- EXERCISE: For this exercise, return only the lines from the line containing "addStand();" through the line containing "obj.data.transform(world)", both ends included, exactly as they are.
◇ ◇ ◇ ◇ ◇
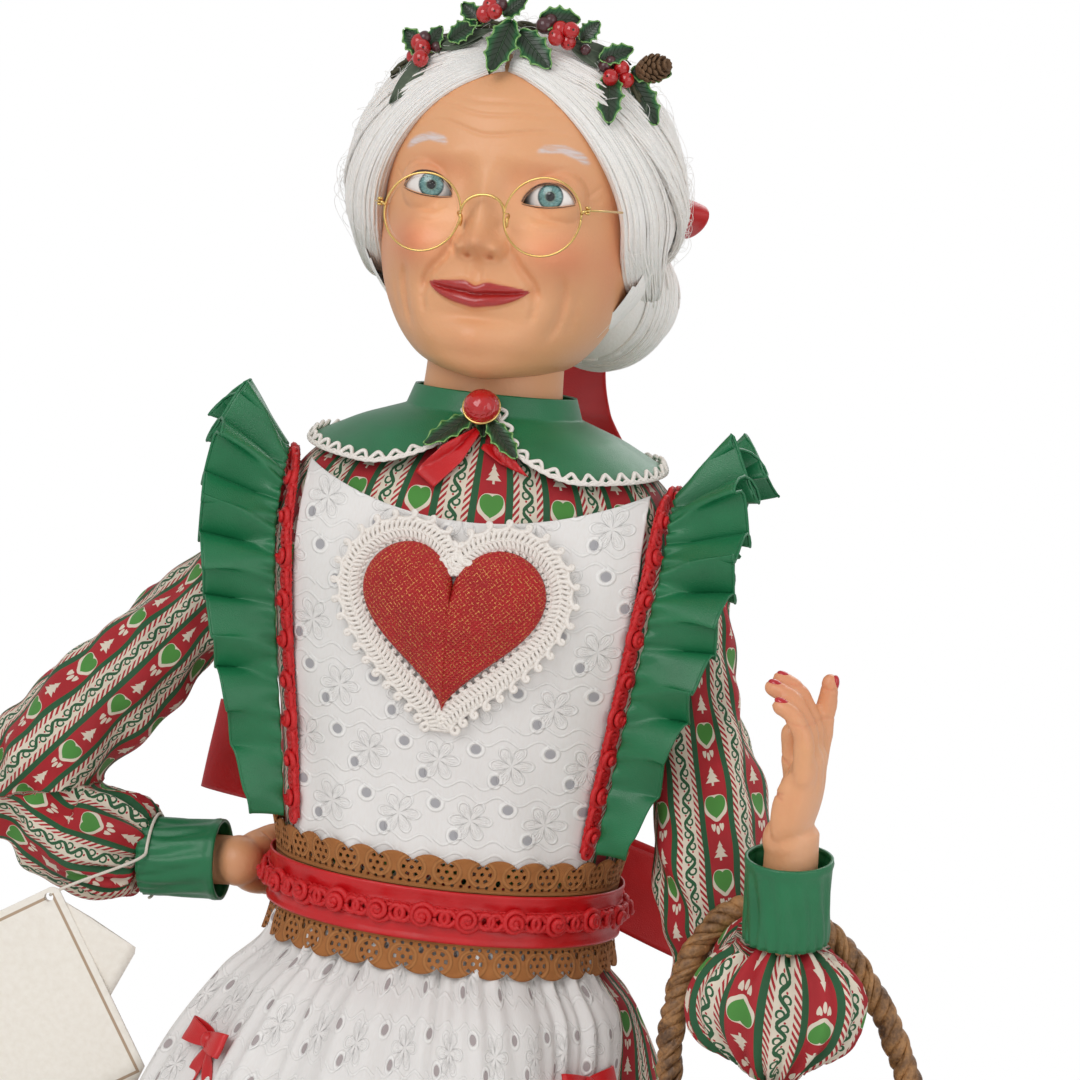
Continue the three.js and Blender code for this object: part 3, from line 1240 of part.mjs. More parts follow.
function addBasket() {
  const place = basketMatrix();
  const rings = (grow, rise) =>
    BASKET_SHARES.map(([share, width]) =>
      ellipseRing(
        vec(0, 0, lerp(-BASKET_DEEP + rise, 0, share)),
        BASKET_HALF_LENGTH * width - grow,
        BASKET_HALF_DEPTH * width - grow,
        20,
      ),
    );
  const hollow = rings(BASKET_WALL, BASKET_WALL);
  hollow.push(hollow[hollow.length - 1].map((p) => p.clone().add(vec(0, 0, BASKET_RIM + OVERRUN))));
  const lipRing = (rise, grow) =>
    ellipseRing(vec(0, 0, rise), BASKET_HALF_LENGTH + grow, BASKET_HALF_DEPTH + grow, 20);
  const lip = [
    lipRing(-BASKET_RIM, GAP),
    lipRing(-BASKET_RIM * 0.5, BASKET_RIM * 0.5),
    lipRing(BASKET_RIM * 0.5, BASKET_RIM * 0.3),
  ];
  add("basket_bowl", cut(join(loft(rings(0, 0)), loft(lip)), loft(hollow)).applyMatrix4(place), willow);
  const half = BASKET_HALF_LENGTH - BASKET_WALL - HANDLE_RADIUS - 4 * GAP;
  const foot = BASKET_DEEP * 0.45;
  const footHalf = half * 0.93;
  const path = [vec(-footHalf, 0, -foot), vec(-half, 0, -foot * 0.3)];
  for (let i = 1; i < 12; i++) {
    const angle = Math.PI * (1 - i / 12);
    path.push(vec(half * Math.cos(angle), 0, HANDLE_HEIGHT * Math.sin(angle) ** 0.9));
  }
  path.push(vec(half, 0, -foot * 0.3), vec(footHalf, 0, -foot));
  add("basket_handle", rod(path, HANDLE_RADIUS, 8, 24).applyMatrix4(place), willow);
}

// Bows: a large one behind the waist with two tails down the skirt, and a small one on each side of the apron

function addSash() {
  const back = BAND_BACK + SASH_OUT + BRAID_RADIUS + 2 * GAP + SASH_KNOT;
  const root = vec(0, back, WAIST_HEIGHT + SASH_HEIGHT);
  const loops = SIDES.map(({ sign }) => {
    const reach = vec(sign * SASH_LOOP, SASH_KNOT, SASH_RISE - SASH_HEIGHT);
    return bowLoop(root, reach, vec(0, SASH_FULLNESS, 0), SASH_WIDTH, 9);
  });
  add("sash_bow", join(ball(root, SASH_KNOT, 7, 5), ...loops), redSatin);
  SIDES.forEach(({ name, sign }) => {
    const surface = (u, v) => {
      const share = lerp(-0.045, sign > 0 ? 0.52 : 0.46, v);
      const reach = HEM_HALF_DEPTH * lerp(0.42, 0.8, v);
      const angle = Math.PI / 2 - sign * (radians(lerp(17, 36, v)) + ((u - 0.5) * SASH_WIDTH) / reach);
      const overBand = 1 - THREE.MathUtils.smoothstep(share, 0.03, 0.12);
      return skirtPoint(angle, share, SASH_TAIL_STANDOFF + (SASH_OUT + 2 * THIN_CLOTH) * overBand);
    };
    add(`sash_tail_${name}`, sheet(surface, 3, 10, THIN_CLOTH), redSatin);
  });
}

function addApronBow({ name, sign }) {
  const angle = -Math.PI / 2 + sign * radians(APRON_BOW_ANGLE);
  const out = vec(Math.cos(angle), Math.sin(angle), 0.3).normalize();
  const side = vec(-Math.sin(angle), Math.cos(angle), 0);
  const outside = 2 * CLOTH + APRON_STANDOFF * APRON_BOW_SHARE * 4 + GAP;
  const seat = skirtPoint(angle, APRON_BOW_SHARE, outside);
  const highest = [-8, -4, 0, 4, 8].map((turn) => {
    const p = skirtPoint(angle + radians(turn), APRON_BOW_SHARE, outside);
    return p.sub(seat).dot(out);
  });
  const root = seat.addScaledVector(out, Math.max(...highest) + APRON_KNOT * 0.6);
  const loops = [1, -1].map((way) => {
    const reach = side.clone().multiplyScalar(way * APRON_LOOP).addScaledVector(out, APRON_KNOT);
    return bowLoop(root, reach, out.clone().multiplyScalar(APRON_KNOT * 0.8), APRON_BOW_WIDTH, 5);
  });
  const tails = [1, -1].map((way) => {
    const surface = (u, v) =>
      root
        .clone()
        .addScaledVector(side, way * APRON_LOOP * 0.6 * v + (u - 0.5) * APRON_BOW_WIDTH * 0.8)
        .addScaledVector(out, APRON_KNOT * 1.8 * v)
        .add(vec(0, 0, -APRON_LOOP * 1.5 * v));
    return sheet(surface, 1, 2, THIN_CLOTH);
  });
  add(`apron_bow_${name}`, join(ball(root, APRON_KNOT, 5, 4), ...loops, ...tails), redSatin);
}

// Two blank swing tags on a cord at the right cuff

function addTags() {
  const tilt = radians(TAG_TILT);
  const corner = RIGHT_WRIST.clone().add(vec(-RIGHT_PUFF_RADIUS * 1.33, 0, -FOREARM_RADIUS));
  corner.setY(-TAG_FORWARD);
  const turn = new THREE.Matrix4().makeRotationY(-tilt).setPosition(corner);
  const tag = (width, height, depth) => {
    const blank = new THREE.BoxGeometry(width, TAG_THICKNESS, height);
    const hole = new THREE.CylinderGeometry(TAG_HOLE, TAG_HOLE, OVERRUN, 10);
    const pierced = cut(blank.translate(-width * 0.42, 0, -height * 0.46), hole);
    return pierced.translate(0, depth, 0).applyMatrix4(turn);
  };
  add("swing_tag", tag(TAG_WIDTH, TAG_HEIGHT, 0), card);
  add("care_tag", tag(CARE_TAG_WIDTH, CARE_TAG_HEIGHT, TAG_THICKNESS + GAP), card);
  const neck = RIGHT_WRIST.clone().addScaledVector(RIGHT_CUFF_WAY, 4 * TAG_CORD);
  const around = CUFF_RADIUS + TAG_CORD + GAP;
  const loop = [-1, 3].map((side) => corner.clone().setY(corner.y + side * TAG_THICKNESS));
  for (let i = 0; i <= 8; i++) {
    const angle = Math.PI * lerp(0.08, 1.5, i / 8);
    loop.push(neck.clone().add(vec(0, -around * Math.cos(angle), around * Math.sin(angle))));
  }
  add("tag_cord", rod(loop, TAG_CORD, 4, 18), steel);
}

addStand();
SIDES.forEach(addLeg);
addTorso();
addSkirts();
addWaistband();
addBib();
addHeart();
addCollar();
addBrooch();
SIDES.forEach(addRuffle);
addLeftArm();
addRightArm();
addHead();
addHair();
addHairBow();
addSpectacles();
addWreath();
addBasket();
addSash();
SIDES.forEach(addApronBow);
addTags();

export default doll;
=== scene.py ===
# A standing grandmother Christmas doll: resin head and hands, soft dressed body, basket on one arm.
# Metres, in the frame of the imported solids: the doll faces -Y and its left hand is on +X.
import math
import bpy
import numpy as np
from mathutils import Matrix, Vector


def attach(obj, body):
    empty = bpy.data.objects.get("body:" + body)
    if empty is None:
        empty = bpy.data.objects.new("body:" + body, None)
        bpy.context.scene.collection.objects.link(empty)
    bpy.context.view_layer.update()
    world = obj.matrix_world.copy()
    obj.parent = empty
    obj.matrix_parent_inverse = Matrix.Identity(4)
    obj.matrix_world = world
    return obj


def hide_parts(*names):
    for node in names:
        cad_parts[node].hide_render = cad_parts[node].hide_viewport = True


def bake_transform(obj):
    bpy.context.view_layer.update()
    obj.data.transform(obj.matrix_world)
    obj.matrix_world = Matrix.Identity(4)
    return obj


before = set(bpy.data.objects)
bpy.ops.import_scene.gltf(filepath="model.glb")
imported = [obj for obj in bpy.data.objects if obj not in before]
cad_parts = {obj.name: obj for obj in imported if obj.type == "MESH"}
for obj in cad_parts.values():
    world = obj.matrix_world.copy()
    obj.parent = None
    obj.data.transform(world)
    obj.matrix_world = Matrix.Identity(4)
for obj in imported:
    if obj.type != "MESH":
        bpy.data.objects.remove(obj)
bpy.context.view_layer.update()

# The camera stands in front, a little to the doll's left and above its shoulders, and is rolled,
# so that the doll leans to the right of the picture and is cut off just below the waist.
CAMERA_PLACE = (0.14674, -1.18563, 0.72701)
CAMERA_RIGHT = (0.98803, 0.11392, 0.10405)
CAMERA_UP = (-0.11391, 0.08387, 0.98994)
CAMERA_BACK = (0.10405, -0.98994, 0.09585)
SENSOR = 36
LENS = 106.67

camera = bpy.data.objects.new("camera", bpy.data.cameras.new("camera"))
camera.data.sensor_width = SENSOR
camera.data.lens = LENS
axes = zip(CAMERA_RIGHT, CAMERA_UP, CAMERA_BACK, CAMERA_PLACE)
camera.matrix_world = Matrix([list(row) for row in axes] + [[0, 0, 0, 1]])
bpy.context.collection.objects.link(camera)
bpy.context.scene.camera = camera
bpy.context.scene.view_settings.view_transform = "Standard"


# Finishes are built from node trees: a Wire is a socket that Python's operators can work on,
# and a Finish is one material with a single method that adds any kind of node.
class Wire:
    def __init__(self, finish, socket):
        self.finish = finish
        self.socket = socket

    def sum(self, operation, *values):
        return self.finish.node("Math", {"operation": operation}, dict(enumerate(values)))

    def fn(self, operation, *more):
        return self.sum(operation, self, *more)

    def __add__(self, other):
        return self.sum("ADD", self, other)

    def __radd__(self, other):
        return self.sum("ADD", other, self)

    def __sub__(self, other):
        return self.sum("SUBTRACT", self, other)

    def __rsub__(self, other):
        return self.sum("SUBTRACT", other, self)

    def __mul__(self, other):
        return self.sum("MULTIPLY", self, other)

    def __rmul__(self, other):
        return self.sum("MULTIPLY", other, self)

    def __truediv__(self, other):
        return self.sum("DIVIDE", self, other)

    def __pow__(self, other):
        return self.sum("POWER", self, other)

    def __abs__(self):
        return self.fn("ABSOLUTE")

    def __lt__(self, other):
        return self.sum("LESS_THAN", self, other)

    def __gt__(self, other):
        return self.sum("GREATER_THAN", self, other)


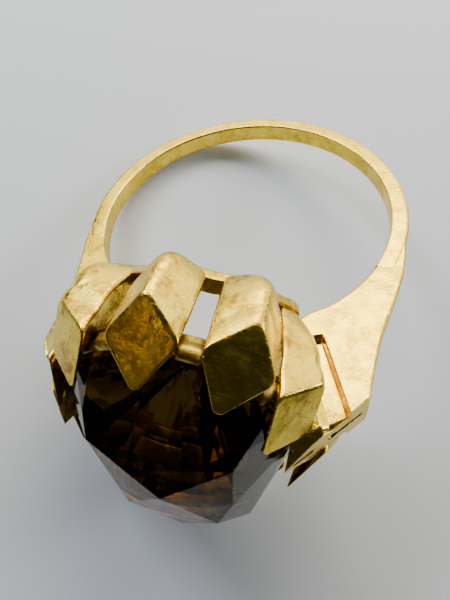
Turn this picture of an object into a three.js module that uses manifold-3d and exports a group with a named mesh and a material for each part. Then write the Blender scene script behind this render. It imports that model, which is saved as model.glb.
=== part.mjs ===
// A cocktail ring: a plain hoop whose two shoulders carry an open basket of ten long prongs.
// The prongs end in diamond-shaped flat faces and hold one tall faceted smoky quartz.
// Millimetres. The ring lies on its side on a table, +Z up, with the stone facing -Y.

import * as THREE from 'three';
import { ConvexGeometry } from 'three/addons/geometries/ConvexGeometry.js';
import { mergeVertices } from 'three/addons/utils/BufferGeometryUtils.js';
import Module from 'manifold-3d';

const wasm = await Module();
wasm.setup();

// ---------------------------------------------------------------- driving dimensions

const FINGER_RADIUS = 8.75;       // inside radius of the hoop
const HOOP_THICKNESS = 0.98;      // radial, at the back of the hoop
const HOOP_WIDTH = 1.15;          // along the finger
const SHOULDER_START = 20;        // degrees above the middle of the ring where the hoop ends
const SHOULDER_END_WIDTH = 2.4;   // along the finger, where the shoulder meets the stone
const SHOULDER_ROOT_WIDTH = 2.3;  // the foot of the shoulder between two prongs
const SHOULDER_FACE_DEPTH = 0.9;
const SHOULDER_EDGE = [{ out: 9.12, height: 5.3 }, { out: 8.72, height: 8.0 }];   // its outer edge

// The diamond face that ends a shoulder: distance from the head's axis, half width and height.
const SHOULDER_FACE = [
  { out: 8.5, half: 1.1, height: 11.25 },
  { out: 7.75, half: 1.2, height: 12.1 },
  { out: 6.35, half: 0.93, height: 13.73 },
  { out: 5.35, half: 0.05, height: 14.9 },
];

// The prongs were bent by hand: where each one stands round the stone, in degrees, and how far
// its tip was pushed outwards and upwards. A wider space is left where a shoulder meets the basket.
const PRONGS = [
  { turn: 23, out: -0.3, up: 0 },
  { turn: 57, out: 0.1, up: -0.25 },
  { turn: 92, out: 0, up: -0.25 },
  { turn: 131, out: 0, up: -0.45 },
  { turn: 163, out: 0, up: -0.2 },
  { turn: 200, out: 0, up: 0 },
  { turn: 236, out: 0, up: 0 },
  { turn: 270, out: 0, up: 0 },
  { turn: 306, out: 0, up: 0 },
  { turn: 340, out: 0.5, up: 0 },
];

// The shoulders: where each stands, and how far its outer edge was hammered in towards the stone.
const SHOULDERS = [
  { name: 'shoulder_right', turn: 0, pull: 0 },
  { name: 'shoulder_left', turn: 180, pull: 0.5 },
];
const RESTING_PRONGS = [7, 6];    // the two whose tips touch the table

const FACE_OUTER = { radius: 7.42, height: 11.85 };   // tips of the diamond face of a prong
const FACE_INNER = { radius: 5.28, height: 14.95 };
const FACE_SIDE = { radius: 6.32, height: 13.35, halfWidth: 1.55 };
const PRONG_FOOT = { radius: 4.7, height: 7.1, halfWidth: 0.85, depth: 0.75 };
const PRONG_HEEL = { radius: 6.62, height: 9.5 };     // where the back ridge begins to curve inwards
const PRONG_CALF = { radius: 6.0, height: 8.4 };      // the ridge below the heel
const PRONG_FLANK = { radius: 6.1, height: 9.4, halfWidth: 0.75 };   // rounds the ridge off at the heel

const GALLERY_RADIUS = 5.95;      // outside, at the height of the finger hole's crown
const GALLERY_WIDTH = 1.45;
const GALLERY_THICKNESS = 0.8;
const GALLERY_SLOPE = 0.62;       // how fast the basket widens with height
const GALLERY_SPAN = { bottom: 6, top: 11 };          // heights that hold the whole saddle

const GIRDLE_RADIUS = 5.5;
const GIRDLE_HEIGHT = 13.15;
const GIRDLE_THICKNESS = 0.25;
const GIRDLE_SIDES = 24;
const CULET_HEIGHT = 10.2;
const CROWN_TURN = 46;            // degrees, first corner of the four-cornered crown
const CROWN_LOWER = { radius: 5.05, height: 14.3, halfTurn: 15 };
const CROWN_CORNER = { radius: 4.4, height: 16.15 };
const TABLE = { radius: 2.05, height: 17.45 };
const CROWN_LEAN = { x: 0.23, y: -0.06 };             // sideways shift of the crown for each mm of height

const SEAT_OUTER_RADIUS = 5.6;
const SEAT_INNER_RADIUS = 4.7;
const SEAT_LOWER = { bottom: 12.0, top: 12.42 };
const SEAT_UPPER = { bottom: 12.47, top: 13.2 };

const CLAW = { bottom: 12.6, top: 13.6, width: 0.9, tipWidth: 0.3, thickness: 0.3, lean: 0.1 };
const CLAW_SPACE = 18;            // degrees between two neighbours that leave room for a claw

const GAP = 0.04;                 // clearance between soldered or touching pieces
const ROUND_STEPS = 96;

// ---------------------------------------------------------------- materials

const gold = new THREE.MeshStandardMaterial({ color: 0xd0ae63, roughness: 0.28, metalness: 1.0 });
const wornGold = new THREE.MeshStandardMaterial({ color: 0xb8954c, roughness: 0.38, metalness: 1.0 });
const quartz = new THREE.MeshStandardMaterial({ color: 0x2a1208, roughness: 0.04, metalness: 0.0 });

// ---------------------------------------------------------------- helpers

const radians = THREE.MathUtils.degToRad;

// A point given by its distance from the head's axis, its height and a sideways offset,
// turned about that axis.
function around(degrees, radius, height, side = 0) {
  const turn = radians(degrees);
  const x = radius * Math.cos(turn) - side * Math.sin(turn);
  const y = radius * Math.sin(turn) + side * Math.cos(turn);
  return new THREE.Vector3(x, y, height);
}

function solidOf(geometry) {
  const bare = geometry.clone();
  bare.deleteAttribute('normal');
  bare.deleteAttribute('uv');
  const merged = mergeVertices(bare, 1e-5);
  const vertProperties = new Float32Array(merged.attributes.position.array);
  const triVerts = new Uint32Array(merged.index.array);
  return new wasm.Manifold(new wasm.Mesh({ numProp: 3, vertProperties, triVerts }));
}

function geometryOf(solid) {
  const mesh = solid.getMesh();
  const geometry = new THREE.BufferGeometry();
  const positions = new Float32Array(mesh.numVert * 3);
  for (let i = 0; i < mesh.numVert; i += 1) {
    for (let k = 0; k < 3; k += 1) {
      positions[3 * i + k] = mesh.vertProperties[mesh.numProp * i + k];
    }
  }
  geometry.setAttribute('position', new THREE.BufferAttribute(positions, 3));
  geometry.setIndex(new THREE.BufferAttribute(new Uint32Array(mesh.triVerts), 1));
  geometry.computeVertexNormals();
  return geometry;
}

// A turned solid about the head's axis from a closed profile of [radius, height] points.
function turned(profile) {
  const points = profile.map(([radius, height]) => new THREE.Vector2(radius, height));
  points.push(points[0].clone());
  const geometry = new THREE.LatheGeometry(points, ROUND_STEPS);
  geometry.rotateX(Math.PI / 2);
  return solidOf(geometry);
}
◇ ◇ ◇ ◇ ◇
- ANSWER TO THE EXERCISE:
addStand();
SIDES.forEach(addLeg);
addTorso();
addSkirts();
addWaistband();
addBib();
addHeart();
addCollar();
addBrooch();
SIDES.forEach(addRuffle);
addLeftArm();
addRightArm();
addHead();
addHair();
addHairBow();
addSpectacles();
addWreath();
addBasket();
addSash();
SIDES.forEach(addApronBow);
addTags();

export default doll;
=== scene.py ===
# A standing grandmother Christmas doll: resin head and hands, soft dressed body, basket on one arm.
# Metres, in the frame of the imported solids: the doll faces -Y and its left hand is on +X.
import math
import bpy
import numpy as np
from mathutils import Matrix, Vector


def attach(obj, body):
    empty = bpy.data.objects.get("body:" + body)
    if empty is None:
        empty = bpy.data.objects.new("body:" + body, None)
        bpy.context.scene.collection.objects.link(empty)
    bpy.context.view_layer.update()
    world = obj.matrix_world.copy()
    obj.parent = empty
    obj.matrix_parent_inverse = Matrix.Identity(4)
    obj.matrix_world = world
    return obj


def hide_parts(*names):
    for node in names:
        cad_parts[node].hide_render = cad_parts[node].hide_viewport = True


def bake_transform(obj):
    bpy.context.view_layer.update()
    obj.data.transform(obj.matrix_world)
    obj.matrix_world = Matrix.Identity(4)
    return obj


before = set(bpy.data.objects)
bpy.ops.import_scene.gltf(filepath="model.glb")
imported = [obj for obj in bpy.data.objects if obj not in before]
cad_parts = {obj.name: obj for obj in imported if obj.type == "MESH"}
for obj in cad_parts.values():
    world = obj.matrix_world.copy()
    obj.parent = None
    obj.data.transform(world)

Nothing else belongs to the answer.